• [AIM]
Copy out every line in which the string "collection" occurs.
···
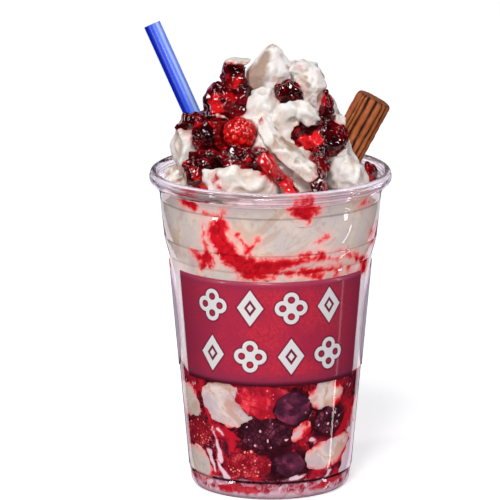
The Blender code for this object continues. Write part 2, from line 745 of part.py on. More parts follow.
def make_cream_heap():
    """The whipped heap that stands on the cream."""
    curl = [
        (3.6, -19.4, 147.6),
        (4.2, -19.6, 155.4),
        (8.3, -19, 159.2),
        (13.2, -19, 158.4),
        (16.8, -19.4, 154.6),
        (18.2, -20, 149),
    ]
    blobs = [
        ((-33.4, -8, 141.6), (13, 18, 19), 8),
        ((-12, -32.6, 132.4), (32, 15, 15), 0),
        ((30.3, -22, 132.4), (18, 15, 16), 0),
        ((27.8, -15, 142.2), (7.4, 9, 9), 0),
        ((-3, -13.4, 159.6), (15, 13, 14), 0),
        ((-20.6, -12, 153.6), (13, 12, 7), 0),
        ((-20, 22, 140), (26, 22, 24), 0),
        ((20, 18, 146), (22, 20, 22), 0),
        ((2, 8, 160), (28, 24, 20), 0),
    ]
    shapes = [lump((1.2, 1, 120), (72, 69, 92), rough=0.05, seed=71, rounds=(14, 9))]
    for count, (at, size, lean) in enumerate(blobs):
        shapes.append(lump(at, size, (0, lean, 0), 0.13, 1.8, 72 + count, (9, 6), blocky=0.9))
    shapes.append(strand(curl, [2.6, 3.2, 3.6, 3.7, 3.2, 2.6], 1, 0.8, 5))
    built = [shape() for shape in shapes]
    body = built[0]
    foot = wave_block("foot", FILL_LEVEL + LAYER_LIFT, FILL_WAVE, FILL_SLOPE, FILL_SEED)
    bpy.context.view_layer.update()
    combine(body, built[1:], "UNION")
    combine(body, [foot, ROOM], "INTERSECT")
    combine(body, near_blockers(body), "DIFFERENCE")
    remove(built[1:] + [foot])
    finish_layer(body, "cream_heap", CREAM)


def make_berry_layer():
    """Dark compote with all its berries and meringue in pockets, from the floor to the cream."""
    body = make_room()
    ceiling = wave_block("ceiling", LAYER_LEVEL, LAYER_WAVE, (0.0, 0.0), LAYER_SEED)
    bpy.context.view_layer.update()
    combine(body, [ceiling], "DIFFERENCE")
    combine(body, near_blockers(body), "DIFFERENCE")
    remove([ceiling])
    finish_layer(body, "berry_layer", COMPOTE)


def finish_layer(body, name, finish):
    drop_scraps(body)
    thin_out(body, LAYER_SHARE)
    make_part(body, name, finish, SHARP_FOOD)


clear_scene()
collection(PARTS)
collection(CUTTERS)

CLEAR = material("clear_plastic", (0.93, 0.92, 0.97), 0.08, 0.3, 0.9)
LABEL = material("label", (0.42, 0.02, 0.08), 0.35)
STRAW = material("straw", (0.02, 0.08, 0.62), 0.25)
CHOCOLATE = material("chocolate", (0.22, 0.07, 0.03), 0.55)
CREAM = material("cream", (0.85, 0.78, 0.72), 0.45)
MERINGUE = material("meringue", (0.88, 0.82, 0.76), 0.7)
COMPOTE = material("compote", (0.22, 0.005, 0.012), 0.12)
RASPBERRY = material("raspberry", (0.42, 0.01, 0.02), 0.25)
STRAWBERRY = material("strawberry", (0.45, 0.02, 0.04), 0.25)
BRAMBLE = material("bramble", (0.03, 0.004, 0.012), 0.2)
DARK_BERRY = material("dark_berry", (0.08, 0.005, 0.02), 0.2)

make_cup()
ROOM = make_room()
make_panel("label_front", 0, FRONT_FACETS, LABEL_LOW, LABEL_HIGH, 0.0)
make_panel("label_back", 180, BACK_FACETS, LABEL_LOW, LABEL_HIGH, BACK_ROUNDING)
make_straw()
make_stick()
bpy.context.view_layer.update()
make_wall_berries()
make_wall_whites()
make_ripples()
make_heap_pieces()
make_heap_compote()
make_cream()
make_cream_heap()
make_berry_layer()
remove(blockers + [ROOM])
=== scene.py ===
"""Eton mess in its clear cup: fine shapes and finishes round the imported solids.

Lengths in the tables are millimetres, and angles are degrees from the front of the cup.
"""

import math

import bmesh
import bpy
import numpy as np
from mathutils import Matrix, Vector, noise
from mathutils.bvhtree import BVHTree
from mathutils.kdtree import KDTree


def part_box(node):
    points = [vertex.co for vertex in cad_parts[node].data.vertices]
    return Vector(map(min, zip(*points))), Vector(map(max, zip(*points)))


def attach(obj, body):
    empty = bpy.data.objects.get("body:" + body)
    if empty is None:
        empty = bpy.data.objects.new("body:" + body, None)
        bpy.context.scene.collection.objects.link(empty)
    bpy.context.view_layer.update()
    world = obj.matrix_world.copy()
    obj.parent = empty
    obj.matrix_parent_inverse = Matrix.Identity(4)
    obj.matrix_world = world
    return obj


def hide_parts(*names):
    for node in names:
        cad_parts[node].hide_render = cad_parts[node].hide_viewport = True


MM = 0.001
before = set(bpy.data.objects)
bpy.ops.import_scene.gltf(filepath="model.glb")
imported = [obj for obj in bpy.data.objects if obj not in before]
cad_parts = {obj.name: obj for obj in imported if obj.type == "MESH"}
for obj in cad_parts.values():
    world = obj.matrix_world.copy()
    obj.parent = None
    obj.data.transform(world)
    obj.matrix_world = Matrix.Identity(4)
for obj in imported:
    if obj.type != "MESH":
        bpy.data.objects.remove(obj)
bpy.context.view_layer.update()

# Inner side of the bowl, from the floor up, as (radius, height)
FLOOR = 1.6
BOWL = [
    (27.5, 1.6), (29.5, 2.1), (30.9, 3.5), (31.4, 5.4), (32.3, 8.6), (40.2, 96.3), (42, 102.6),
    (43.8, 120.4), (45.1, 124.6), (45.5, 128.3), (45.8, 140),
]
# The straight wall: foot of its inner side, how far it leans out and rises, and its thickness
FOOT, LEAN, RISE, WALL = (32.3, 8.6), 7.9, 87.7, 0.9
BEAD, BEAD_HALF = (47.3, 128.3), (1.77, 2.7)
# Food is pressed to the wall below the first height. Pieces lower than the second lie in the berry layer.
WALL_TOP, LAYER_TOP = 126, 62
# Distances between shapes are measured up to this
FAR = 9
# The turn from one drupelet of a berry to the next
GOLDEN_ANGLE = 2.39996
# Middle of the meringue peak
PEAK = (0.9, -1.6)


def family(kind, parts):
    """Names of the nodes of one kind."""
    return [f"{kind}_{part}" for part in parts.split()]


WALL_COMPOTE = family("ripple", "front star low drip side back left")
HEAP_COMPOTE = family("compote", "crest left pocket right front rear rear_left")
WALL_WHITES = family("meringue", "wide corner low chip back_high back_low")
CREAM_POCKETS = family("cream_pocket", "left low side")


def tint(red, green, blue):
    """A colour as screens show it, 0 to 255, turned into the linear values that a shader takes."""
    shares = [value / 255 for value in (red, green, blue)]
    return tuple(s / 12.92 if s <= 0.04045 else ((s + 0.055) / 1.055) ** 2.4 for s in shares)


# Finishes


def operator(operation):
    """A sum of a wire and something else, as Wire's operators."""
    return lambda wire, other: wire.sum(operation, other)


class Wire:
    """A value inside a finish. Sums on it become Math nodes."""

    def __init__(self, finish, socket):
        self.finish = finish
        self.socket = socket

    def sum(self, operation, *others):
        return self.finish.sum(operation, self, *others)

    def __rsub__(self, other):
        return self.finish.sum("SUBTRACT", other, self)

    def __abs__(self):
        return self.sum("ABSOLUTE")

    __add__ = __radd__ = operator("ADD")
    __mul__ = __rmul__ = operator("MULTIPLY")
    __sub__ = operator("SUBTRACT")
    __truediv__ = operator("DIVIDE")

    def fade(self, low, high):
        """0 below low and 1 above high, with a soft run between. Low may be the higher of the two."""
        settings = {"interpolation_type": "SMOOTHSTEP"}
        inputs = {"Value": self, "From Min": min(low, high), "From Max": max(low, high)}
        inputs.update({"To Min": float(low > high), "To Max": float(low < high)})
        return self.finish.add("ShaderNodeMapRange", settings, inputs)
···
• [OUTPUT FOR THIS TASK]
collection(PARTS)
collection(CUTTERS)
        bpy.context.scene.collection.objects.link(empty)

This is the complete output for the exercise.